DENVER (KDVR) — Inflation is hitting the wedding industry, forcing some couples to rethink their wedding budgets and visions for their big day.
According to The Wedding Report, 2022 is set to be a record year for the number of couples tying the knot. Nearly 2.5 million weddings are expected this year, compared to 1.9 million in 2021. Colorado ranked 19th in the nation for the number of weddings last year.
The surge in couples getting hitched post-pandemic comes as costs are rising. In Colorado, average spending jumped by more than $4,000 from 2019 to 2021. Amelia Moritz is co-owner of Alegre Weddings and Events. She estimates weddings costs are 15% to 20% higher now compared to previous seasons.
“Everybody all around is raising their prices in order to be competitive,” said Moritz.
Moritz says travel fees have skyrocketed. That means couples might be paying much more to get vendors to their wedding venue. She says vendors that rely on freight and labor are the most impacted, like caterers and floral companies.
“We have weddings that were booked a year ago so now, with flower prices going up our profit margin is lower but that’s something that’s out of our control,” said Moritz.

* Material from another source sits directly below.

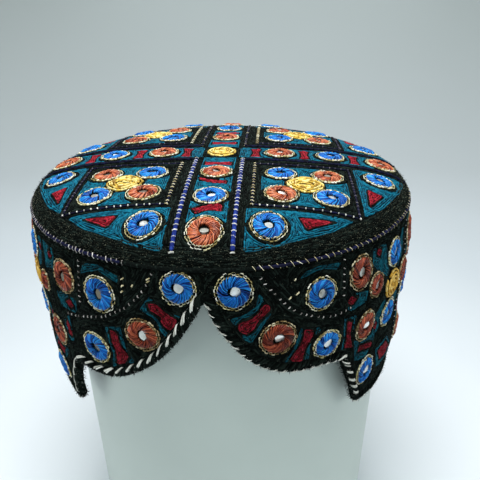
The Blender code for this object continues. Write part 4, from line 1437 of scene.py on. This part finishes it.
def soft_light(name, place, size, power, colour=(1.0, 1.0, 1.0)):
    """A soft box that faces the cap."""
    data = bpy.data.lights.new(name, "AREA")
    data.shape = "DISK"
    data.size = size
    data.energy = power
    data.color = colour
    lamp = in_scene(name, data)
    lamp.location = place
    lamp.rotation_euler = (Vector((0.0, 0.0, 0.15)) - lamp.location).to_track_quat("-Z", "Y").to_euler()


soft_light("overhead", (-0.04, -0.10, 1.15), 0.7, 11.5)
soft_light("window", (0.0, 1.00, 0.75), 1.2, 5.0, (0.97, 0.99, 1.0))
soft_light("left", (-0.9, -0.7, 0.6), 0.7, 3.5, (0.97, 1.0, 1.0))
soft_light("right", (1.0, -0.5, 0.6), 0.6, 3.5, (0.97, 1.0, 1.0))

world = bpy.data.worlds.new("studio")
bpy.context.scene.world = world
world.use_nodes = True
world.node_tree.nodes["Background"].inputs["Color"].default_value = (0.80, 0.87, 0.86, 1.0)
world.node_tree.nodes["Background"].inputs["Strength"].default_value = 0.33
bpy.context.scene.view_settings.view_transform = "Standard"


def paper():
    """Pale matt paper, faintly mottled, with painted shade that makes it greyer far from the cap."""
    finish = Finish("paper", 0.85)
    place = finish.tree.nodes.new("ShaderNodeVectorMath")
    place.operation = "LENGTH"
    finish.tree.links.new(finish.where, place.inputs["Vector"])
    # Painted shade: the paper's colour darkens with distance from the cap.
    distance = finish.node("MapRange", From_Min=0.15, From_Max=1.35, Value=place.outputs["Value"])
    shade = finish.node("Mix", Factor=0.10, A=distance["Result"], B=finish.noise(3.0))
    finish.colour(shade["Result"], [(0.05, (0.75, 0.80, 0.84)), (0.22, (0.57, 0.625, 0.665)),
                                    (0.45, (0.45, 0.495, 0.515)), (1.0, (0.36, 0.405, 0.40))])
    return finish.material


def sweep():
    """A paper floor that curves up into a wall all round."""
    turns, floor_radius, curve, top = 72, 0.60, 0.95, 1.6
    profile = [(radius, 0.0) for radius in (0.0005, 0.2, 0.4, floor_radius)]
    profile += [(floor_radius + curve * math.sin(a), curve * (1.0 - math.cos(a)))
                for a in np.radians(np.arange(7.5, 91.0, 7.5))]
    profile.append((floor_radius + curve, top))
    points = [(radius * math.cos(t), radius * math.sin(t), z) for radius, z in profile
              for t in even_turns(turns)]
    faces = [(row * turns + t, row * turns + (t + 1) % turns, (row + 1) * turns + (t + 1) % turns,
              (row + 1) * turns + t) for row in range(len(profile) - 1) for t in range(turns)]
    mesh = bpy.data.meshes.new("sweep")
    mesh.from_pydata(points, [], faces)
    mesh.shade_smooth()
    mesh.materials.append(paper())
    in_scene("sweep", mesh)


sweep()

Both vendors and couples are paying the price. Moritz says many couples are continuing the “micro-wedding” trend that gained popularity during the COVID-19 pandemic.
“They’re having to take a better look at their budget and actually price out what’s important. A lot of couples are scaling down their weddings. It’s more intimate and they can spend more on meals or having a weekend trip,” Moritz said.
Cutting down the guest list is an easy way to save money. Other options include:
- Book reputable vendors that are new to the industry. Less experience typically means a lower price.
- Book vendors that offer bundles or packages that include multiple services.
- Choose one important aspect to splurge on, like food. Limit costs on other areas or cut them out completely.
Couples choosing to put off wedding planning until costs go down could be waiting a while. Estimates from The Wedding Report show rising costs through 2024.